After the magistrate expressed surprise on seeing the prisoner, Mr. Howgill delivered this curse:

“…I am come with a message from the Lord. Thou hast persecuted the Lord’s people, but His hand is now against thee, and He will send a blast upon all that thou hast, and thy name shall rot out of the earth, and this thy dwelling shall become desolate, and a habitation for owls and jackdaws.”

Shortly after that, the Duckett family began to have problems.  All of Anthony Duckett’s male children died without heirs.  The estate failed and it was sold, around 1685, to a neighbor and family friend, Sir John Lowther.

That was around the time Anthony Duckett’s cousins began acquiring land at Duckett’s Grove in Ireland.

It seems that both the Duckett family and Grayrigg Hall itself were equally cursed.  In the 1777 book, The history and antiquities of the counties of Westmorland and Cumberland, here’s how Grayrigg Hall was described:

Grayrigg Hall being the ancient manor house, was a strong old building, in a quadrangular form, adapted for defence more than for convenience.

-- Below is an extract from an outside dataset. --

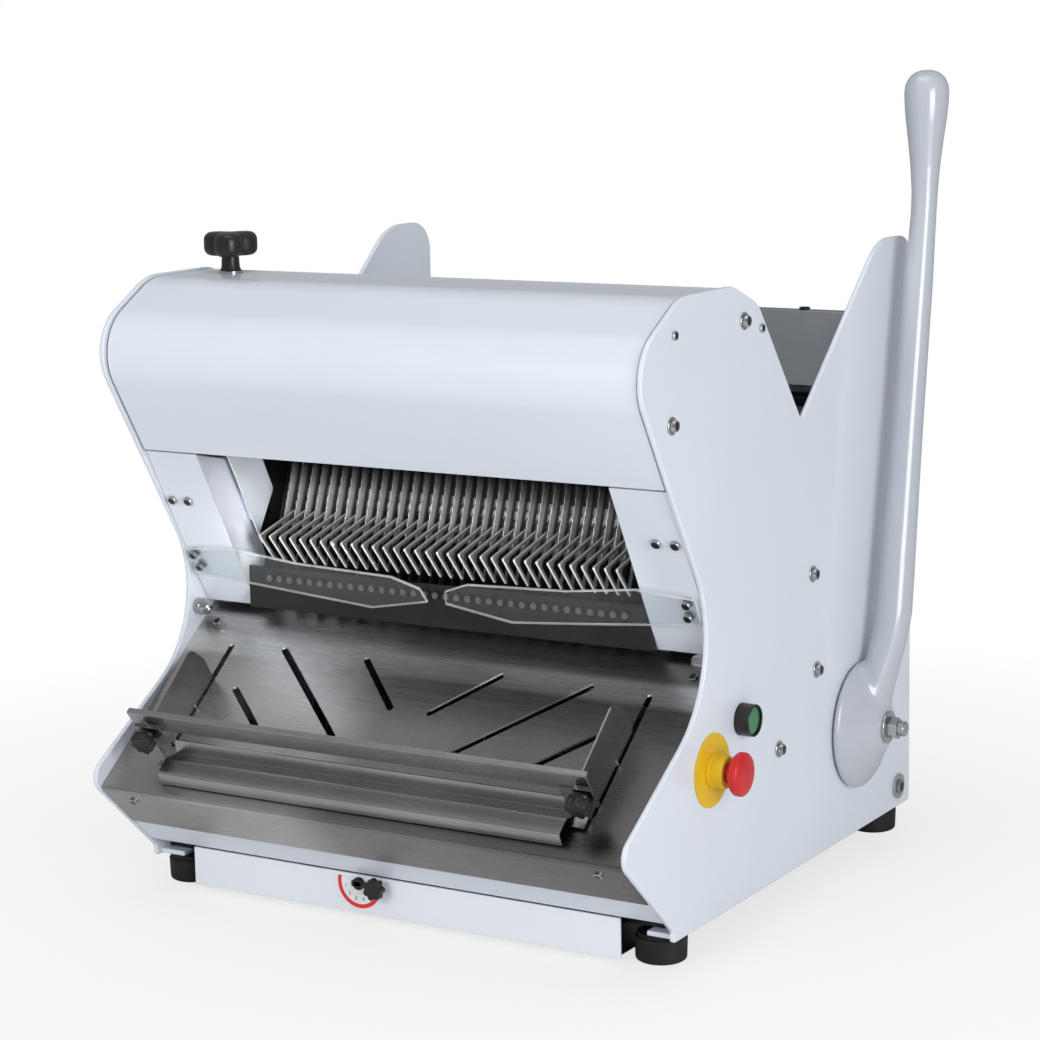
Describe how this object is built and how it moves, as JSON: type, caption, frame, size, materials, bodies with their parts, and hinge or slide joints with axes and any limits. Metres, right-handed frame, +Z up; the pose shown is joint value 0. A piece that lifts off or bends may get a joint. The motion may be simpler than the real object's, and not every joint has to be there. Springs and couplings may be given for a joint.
{
  "type": "bread slicer",
  "caption": "Bench bread slicer: side panels carry two reciprocating blade frames, a lever-driven pusher comb, a sloping slotted discharge tray with loaf stop, and a crumb drawer.",
  "frame": {"origin": "middle of the bounding box on the floor", "axes": "+X across the machine towards the lever, +Y from the discharge tray to the back, +Z up"},
  "size_m": [0.638, 0.6169, 0.775],
  "materials": {
    "panel_steel": "glossy bluish white paint",
    "grey_sheet": "dull sheet steel",
    "bright_steel": "bright stainless steel",
    "blade_steel": "ground blade steel",
    "cast_grey": "machined casting",
    "lever_paint": "light grey gloss paint",
    "stainless_sheet": "brushed stainless sheet",
    "black_plastic": "moulded black plastic",
    "black_rubber": "matt black rubber",
    "clear_guard": "clear acrylic",
    "yellow_plastic": "yellow plastic",
    "green_plastic": "green push button",
    "red_plastic": "red push button",
    "white_dial": "white printed plate"
  },
  "bodies": {
    "machine": {"side_panel_left": "panel_steel", "side_panel_right": "panel_steel", "hood": "panel_steel", "infeed_front_sheet": "panel_steel", "infeed_rear_sheet": "grey_sheet", "rim_loop": "black_rubber", "rear_cover": "panel_steel", "base_plate": "grey_sheet", "jamb_left": "panel_steel", "jamb_right": "panel_steel", "cheek_plates": "panel_steel", "hand_guard_left": "clear_guard", "hand_guard_right": "clear_guard", "jamb_and_guard_bolts": "bright_steel", "slicing_comb": "bright_steel", "comb_rail": "bright_steel", "infeed_floor": "bright_steel", "guide_rods": "bright_steel", "discharge_tray": "stainless_sheet", "tray_fasteners": "bright_steel", "front_sill": "panel_steel", "drawer_runners": "grey_sheet", "feet": "black_rubber", "panel_screws": "bright_steel", "tie_rods": "bright_steel", "lever_bushes": "black_plastic", "carriage_rails": "bright_steel", "drive_bearings": "cast_grey", "motor": "cast_grey", "drive_belt": "black_rubber", "electrical_box": "black_plastic", "cable_gland": "black_plastic", "switch_blocks": "black_plastic", "start_button_bezel": "black_plastic", "stop_base": "yellow_plastic"},
    "front_frame": {"blade_frame_front": "grey_sheet", "blades_front": "blade_steel"},
    "rear_frame": {"blade_frame_rear": "grey_sheet", "blades_rear": "blade_steel"},
    "rocker": {"rocker": "cast_grey"},
    "shaft": {"eccentric_shaft": "bright_steel", "drive_pulley": "cast_grey"},
    "motor_pulley": {"motor_pulley": "cast_grey"},
    "lever": {"feed_lever": "lever_paint", "lever_shaft": "bright_steel", "feed_arms": "grey_sheet", "lever_bolt": "bright_steel"},
    "pusher": {"pusher": "bright_steel"},
    "drawer": {"crumb_drawer": "panel_steel", "dial_plate": "white_dial"},
    "dial": {"dial_pointer": "black_plastic"},
    "loaf_stop": {"loaf_stop_frame": "stainless_sheet", "loaf_stop_bar": "stainless_sheet"},
    "knob_left": {"stop_knob_left": "black_plastic"},
    "knob_right": {"stop_knob_right": "black_plastic"},
    "start_cap": {"start_button_cap": "green_plastic"},
    "stop_head": {"stop_head": "red_plastic"},
    "hood_knob": {"hood_knob": "black_plastic"}
  },
  "joints": [
    {"name": "rocker_swing", "type": "hinge", "parent": "machine", "child": "rocker", "pos_m": [-0.024, -0.05403, 0.18855], "axis": [1, 0, 0], "range_deg": [-5.73, 5.73]},
    {"name": "front_frame_slide", "type": "slide", "parent": "machine", "child": "front_frame", "axis": [0, 0.342, 0.9397], "range_m": [-0.0062, 0.0062]},
    {"name": "rear_frame_slide", "type": "slide", "parent": "machine", "child": "rear_frame", "axis": [0, 0.342, 0.9397], "range_m": [-0.0062, 0.0062]},
    {"name": "shaft_spin", "type": "hinge", "parent": "machine", "child": "shaft", "pos_m": [-0.024, -0.07113, 0.14157], "axis": [1, 0, 0], "continuous": true},
    {"name": "motor_pulley_spin", "type": "hinge", "parent": "machine", "child": "motor_pulley", "pos_m": [-0.024, 0.078, 0.1], "axis": [1, 0, 0], "continuous": true},
    {"name": "lever_swing", "type": "hinge", "parent": "machine", "child": "lever", "pos_m": [-0.024, 0.169, 0.137], "axis": [1, 0, 0], "range_deg": [0, 50]},
    {"name": "pusher_slide", "type": "slide", "parent": "machine", "child": "pusher", "axis": [0, -0.9681, -0.2504], "range_m": [0, 0.1467]},
    {"name": "drawer_slide", "type": "slide", "parent": "machine", "child": "drawer", "axis": [0, -1, 0], "range_m": [0, 0.2]},
    {"name": "dial_turn", "type": "hinge", "parent": "drawer", "child": "dial", "pos_m": [-0.066, -0.2262, 0.034], "axis": [0, 1, 0], "range_deg": [0, 150]},
    {"name": "loaf_stop_slide", "type": "slide", "parent": "machine", "child": "loaf_stop", "axis": [0, 0.7908, 0.6121], "range_m": [0, 0.07]},
    {"name": "knob_left_turn", "type": "hinge", "parent": "loaf_stop", "child": "knob_left", "pos_m": [-0.261, -0.28882, 0.16925], "axis": [0, -0.7908, -0.6121], "continuous": true},
    {"name": "knob_right_turn", "type": "hinge", "parent": "loaf_stop", "child": "knob_right", "pos_m": [0.213, -0.28882, 0.16925], "axis": [0, -0.7908, -0.6121], "continuous": true},
    {"name": "start_press", "type": "slide", "parent": "machine", "child": "start_cap", "axis": [-1, 0, 0], "range_m": [0, 0.003], "stiffness_N_per_m": 600},
    {"name": "stop_press", "type": "slide", "parent": "machine", "child": "stop_head", "axis": [-1, 0, 0], "range_m": [0, 0.004], "stiffness_N_per_m": 800},
    {"name": "hood_knob_turn", "type": "hinge", "parent": "machine", "child": "hood_knob", "pos_m": [-0.264, -0.128, 0.594], "axis": [0, 0, 1], "continuous": true}
  ],
  "couplings": [
    {"joint": "front_frame_slide", "follows": "rocker_swing", "m_per_rad": 0.06},
    {"joint": "rear_frame_slide", "follows": "rocker_swing", "m_per_rad": -0.06},
    {"joint": "motor_pulley_spin", "follows": "shaft_spin", "ratio": 2.4},
    {"joint": "pusher_slide", "follows": "lever_swing", "m_per_rad": 0.168}
  ]
}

It is now totally in ruins, most of the lead and timber thereof having been removed to Lowther.

So, the original (and possibly cursed) Grayrigg Hall is now gone.  If you’re looking for its location, here are the coordinates:  Latitude 54.3711, Longitude -2.6496

Another Grayrigg Hall was built near the church.  Don’t confuse it with the old, reputedly haunted Grayrigg.

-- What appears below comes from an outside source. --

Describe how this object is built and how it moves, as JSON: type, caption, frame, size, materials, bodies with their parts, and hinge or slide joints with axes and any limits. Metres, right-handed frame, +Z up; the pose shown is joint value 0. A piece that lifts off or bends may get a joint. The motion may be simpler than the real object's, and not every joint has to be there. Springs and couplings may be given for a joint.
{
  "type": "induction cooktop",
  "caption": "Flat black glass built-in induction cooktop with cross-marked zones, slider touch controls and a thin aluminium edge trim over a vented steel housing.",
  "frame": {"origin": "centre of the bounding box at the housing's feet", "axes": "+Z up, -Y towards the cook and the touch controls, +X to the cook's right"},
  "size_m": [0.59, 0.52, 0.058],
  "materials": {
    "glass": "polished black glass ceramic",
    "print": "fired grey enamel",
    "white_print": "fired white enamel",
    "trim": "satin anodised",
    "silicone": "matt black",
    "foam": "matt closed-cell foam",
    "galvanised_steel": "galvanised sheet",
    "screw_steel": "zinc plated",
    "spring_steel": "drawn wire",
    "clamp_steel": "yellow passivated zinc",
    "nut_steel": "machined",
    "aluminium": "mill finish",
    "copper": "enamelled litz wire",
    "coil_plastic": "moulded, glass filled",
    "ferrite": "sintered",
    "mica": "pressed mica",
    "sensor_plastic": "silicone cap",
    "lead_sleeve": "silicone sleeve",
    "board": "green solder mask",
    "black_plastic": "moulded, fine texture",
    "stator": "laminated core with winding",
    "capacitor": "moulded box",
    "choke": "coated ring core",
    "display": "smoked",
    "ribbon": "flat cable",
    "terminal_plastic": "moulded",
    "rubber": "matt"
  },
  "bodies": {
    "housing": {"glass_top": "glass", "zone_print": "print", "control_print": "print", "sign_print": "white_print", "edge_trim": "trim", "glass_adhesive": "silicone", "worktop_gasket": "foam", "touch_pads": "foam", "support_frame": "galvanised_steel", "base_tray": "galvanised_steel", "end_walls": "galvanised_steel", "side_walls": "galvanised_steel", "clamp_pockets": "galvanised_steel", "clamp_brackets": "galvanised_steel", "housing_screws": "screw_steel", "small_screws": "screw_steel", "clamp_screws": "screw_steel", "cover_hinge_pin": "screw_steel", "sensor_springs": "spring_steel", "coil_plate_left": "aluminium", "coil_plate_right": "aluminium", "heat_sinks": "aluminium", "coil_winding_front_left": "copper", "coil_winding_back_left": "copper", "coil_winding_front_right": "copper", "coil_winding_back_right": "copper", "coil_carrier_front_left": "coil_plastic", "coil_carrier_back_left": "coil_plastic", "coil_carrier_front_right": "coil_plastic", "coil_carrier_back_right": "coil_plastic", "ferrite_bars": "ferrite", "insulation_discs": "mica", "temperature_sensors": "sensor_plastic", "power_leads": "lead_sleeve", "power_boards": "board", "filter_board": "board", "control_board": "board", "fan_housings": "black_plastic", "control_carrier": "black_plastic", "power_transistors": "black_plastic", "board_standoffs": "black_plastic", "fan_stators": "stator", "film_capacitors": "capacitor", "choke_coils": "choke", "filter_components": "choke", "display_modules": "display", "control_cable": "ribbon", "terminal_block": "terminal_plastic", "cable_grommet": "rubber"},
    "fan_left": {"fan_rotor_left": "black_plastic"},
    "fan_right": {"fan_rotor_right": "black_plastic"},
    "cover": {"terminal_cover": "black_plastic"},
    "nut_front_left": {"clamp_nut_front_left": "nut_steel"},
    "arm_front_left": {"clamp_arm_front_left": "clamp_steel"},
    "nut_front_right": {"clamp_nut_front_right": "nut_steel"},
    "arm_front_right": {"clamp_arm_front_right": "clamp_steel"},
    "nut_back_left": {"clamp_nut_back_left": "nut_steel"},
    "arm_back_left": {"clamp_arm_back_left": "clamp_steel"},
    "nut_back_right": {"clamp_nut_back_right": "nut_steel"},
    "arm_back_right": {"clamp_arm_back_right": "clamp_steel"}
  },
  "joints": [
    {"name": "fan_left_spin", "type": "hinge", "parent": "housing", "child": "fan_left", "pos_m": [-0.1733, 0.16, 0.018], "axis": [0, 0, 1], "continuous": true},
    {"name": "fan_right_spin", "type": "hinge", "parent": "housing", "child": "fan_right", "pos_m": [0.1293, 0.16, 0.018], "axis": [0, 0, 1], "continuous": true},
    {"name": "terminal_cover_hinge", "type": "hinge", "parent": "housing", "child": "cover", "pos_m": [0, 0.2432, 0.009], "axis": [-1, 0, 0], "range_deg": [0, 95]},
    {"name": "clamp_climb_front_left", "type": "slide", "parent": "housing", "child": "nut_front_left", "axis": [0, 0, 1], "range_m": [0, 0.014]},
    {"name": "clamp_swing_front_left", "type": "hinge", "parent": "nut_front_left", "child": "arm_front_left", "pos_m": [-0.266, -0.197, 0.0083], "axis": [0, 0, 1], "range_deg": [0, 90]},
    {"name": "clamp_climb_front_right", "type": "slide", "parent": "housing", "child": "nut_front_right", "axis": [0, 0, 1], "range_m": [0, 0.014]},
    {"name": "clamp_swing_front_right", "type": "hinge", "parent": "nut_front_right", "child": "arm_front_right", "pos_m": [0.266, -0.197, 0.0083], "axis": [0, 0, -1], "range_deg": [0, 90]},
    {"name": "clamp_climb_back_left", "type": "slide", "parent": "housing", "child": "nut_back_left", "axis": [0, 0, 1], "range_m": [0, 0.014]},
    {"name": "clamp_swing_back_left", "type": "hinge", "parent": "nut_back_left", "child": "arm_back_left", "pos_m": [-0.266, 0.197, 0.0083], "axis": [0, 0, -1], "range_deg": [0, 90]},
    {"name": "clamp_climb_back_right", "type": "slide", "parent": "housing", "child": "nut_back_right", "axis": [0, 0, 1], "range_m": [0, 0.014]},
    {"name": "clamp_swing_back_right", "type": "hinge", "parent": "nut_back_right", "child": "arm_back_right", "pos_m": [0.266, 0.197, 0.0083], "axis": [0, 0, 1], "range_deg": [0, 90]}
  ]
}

If you’re looking for the remnants of the haunted Grayrigg Hall, visit Lowther Castle.  As described in the 1777 book, timber and lead from Grayrigg were used to expand Lowther Castle.

Did the curse continue there?  It seems as if it did.

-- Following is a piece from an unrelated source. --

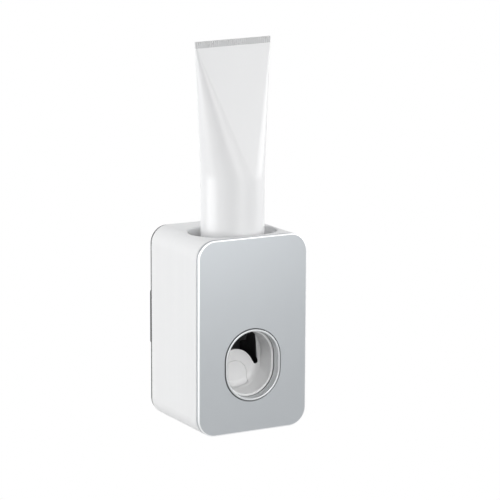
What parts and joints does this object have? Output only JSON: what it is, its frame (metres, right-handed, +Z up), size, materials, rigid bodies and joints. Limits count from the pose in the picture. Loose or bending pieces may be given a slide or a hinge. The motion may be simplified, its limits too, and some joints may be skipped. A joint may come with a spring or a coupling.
{
  "type": "toothpaste dispenser",
  "caption": "Wall-hung toothpaste dispenser with a push-in brush cup, a pull-off front cover and an upright toothpaste tube standing in its top well.",
  "frame": {"origin": "centre of the adhesive pad's back face, on the wall", "axes": "+Y into the wall, the front faces -Y, +Z up, +X to the right as seen from the front"},
  "size_m": [0.065, 0.0609, 0.2066],
  "materials": {
    "shell_white": "glossy",
    "cup_white": "satin",
    "silver_face": "satin",
    "chrome_ring": "polished",
    "pump_black": "matte",
    "graphite": "satin",
    "foam": "matte",
    "steel": "satin",
    "silicone": "satin",
    "dark_silicone": "satin",
    "tube_white": "satin",
    "tube_plastic": "satin",
    "paste": "glossy"
  },
  "bodies": {
    "wall_mount": {"wall_plate": "graphite", "adhesive_pad": "foam"},
    "housing": {"outer_shell": "shell_white", "back_cover": "graphite", "back_screws": "steel", "cartridge_frame": "pump_black", "cartridge_screws": "steel", "hinge_pins": "steel", "duct_body": "pump_black", "duct_lid": "pump_black", "duct_screws": "steel", "tube_socket": "silicone", "socket_ring": "pump_black", "outlet_valve": "dark_silicone", "nozzle_cap": "pump_black", "bellows": "dark_silicone", "bellows_ring": "pump_black", "return_spring": "steel"},
    "lever": {"push_lever": "cup_white", "push_pad": "cup_white"},
    "plunger": {"plunger": "pump_black"},
    "flap": {"inlet_flap": "silicone"},
    "front_cover": {"cover_frame": "shell_white", "face_plate": "silver_face", "trim_ring": "chrome_ring"},
    "toothpaste_tube": {"tube_sleeve": "tube_white", "tube_shoulder": "tube_plastic", "paste_fill": "paste"}
  },
  "joints": [
    {"name": "hang_slide", "type": "slide", "parent": "wall_mount", "child": "housing", "axis": [0, 0, 1], "range_m": [0, 0.012]},
    {"name": "cover_pull", "type": "slide", "parent": "housing", "child": "front_cover", "axis": [0, -1, 0], "range_m": [0, 0.02]},
    {"name": "cup_hinge", "type": "hinge", "parent": "housing", "child": "lever", "pos_m": [0, -0.0385, 0.00435], "axis": [1, 0, 0], "range_deg": [0, 13], "stiffness_Nm_per_rad": 0.4, "springref_deg": -5.73},
    {"name": "plunger_slide", "type": "slide", "parent": "housing", "child": "plunger", "axis": [0, 1, 0], "range_m": [0, 0.0069], "deforming": ["bellows", "return_spring"]},
    {"name": "flap_hinge", "type": "hinge", "parent": "housing", "child": "flap", "pos_m": [0, -0.0335, 0.0065], "axis": [1, 0, 0], "range_deg": [0, 15], "stiffness_Nm_per_rad": 0.0005, "springref_deg": -5.73},
    {"name": "tube_lift", "type": "slide", "parent": "housing", "child": "toothpaste_tube", "axis": [0, 0, 1], "range_m": [0, 0.045]}
  ],
  "couplings": [
    {"joint": "plunger_slide", "follows": "cup_hinge", "m_per_rad": 0.0298}
  ]
}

According to Simon Marsden’s website, Lowther Castle was inherited in 1784 by Sir James Lowther, the 1st Earl of Lonsdale, also known as “Wicked Jimmy.”

By the time of his death in 1802, Lowther’s young wife had died, he had no children, and depression had driven him to madness.  His ghost has been reported at Lowther Castle.

To learn far more about Duckett’s Grove Castle (Ireland) and its ghosts, see Duckett’s Grove Castle, Ireland – Ghost Hunting Tips.

Full text of the Grayrigg Hall story and curse, from The Haunted Homes and Family Traditions of Great Britain, by John Henry Ingram, published in 1884.


In Ducketiana it is stated by Sir G. B. Duckett, that not a vestige remains of those extensive foundations which, a hundred years ago, attested the solidity and importance of the Westmoreland Ducketts’ residence, the Manor House known formerly as Grayrigg Hall.

A strange story is told of the last member of this opulent family, who inhabited this fine old English mansion ere it was dismantled.

The narrative has been detailed with great similarity in various works, such as Ferguson’s Early Cumberland and Westmoreland Friends, and Backhouse’s Life of Howgill, and is popularly known as “The Quaker’s Curse and its Fulfilment.”

Francis Howgill, a noted member of the Society of Friends, resided at Todthorne, near Grayrigg, in Westmoreland, about the middle of the seventeenth century.

At one time he travelled about the south of England preaching, and when he visited Bristol, in company with his compatriot, John Camm, his preaching was made the occasion of great rioting.

In 1663 he returned to his own neighbourhood, whither his reputation had apparently preceded him, for, upon arriving at the market-place of Kendal, he was summoned to appear before the Justices, who were holding a court in a tavern.

They tendered Howgill the oath of allegiance when he came before them, and as he refused to take it they committed him to confinement in Appleby jail.

It may be pointed out, as a matter of history, that in the earliest days of the brotherhood, members of the Society of Friends were often subjected to severe penalties and much persecution for their refusal to conform to the taking of judicial oaths.

At Appleby the judges of Assizes also tendered Howgill the same oath and, on his refusal to swear it, ordered him to be indicted at the next Assizes. Meanwhile they offered to release him from custody if he would give a bond for his good behaviour in the interim, but this he refused to do, and therefore was re-committed to prison.

During his imprisonment a curious incident happened. Howgill was allowed by the magistrates to go home toGrayrigg for a few days on private affairs, and in the course of the time he was at liberty the Quaker felt himself compelled to visit a justice of the name of Duckett, residing at Grayrigg Hall, who was a great persecutor of the Quakers, and was, also, one of the magistrates concerned in committing him to prison.

Francis Howgill, on this occasion, was accompanied by a friend who, over the initials “J. D.” would appear to have left a written report of the interview.

Justice Duckett expressed much surprise at seeing Howgill, and said to him, ” What is your wish now, Francis? I thought you had been in Appleby jail.”

Howgill replied to this effect, “No, I am not, but I am come with a message from the Lord. Thou hast persecuted the Lord’s people, but His hand is now against thee, and He will send a blast upon all that thou hast, and thy name shall rot out of the earth, and this thy dwelling shall become desolate, and a habitation for owls and jackdaws.”

When Howgill had delivered this message, the Justice trembled, and said, ” Francis, are you in earnest?” To which Howgill responded, “Yes, I am in earnest, it is the word of the Lord to thee, and there are many now living who will see it.”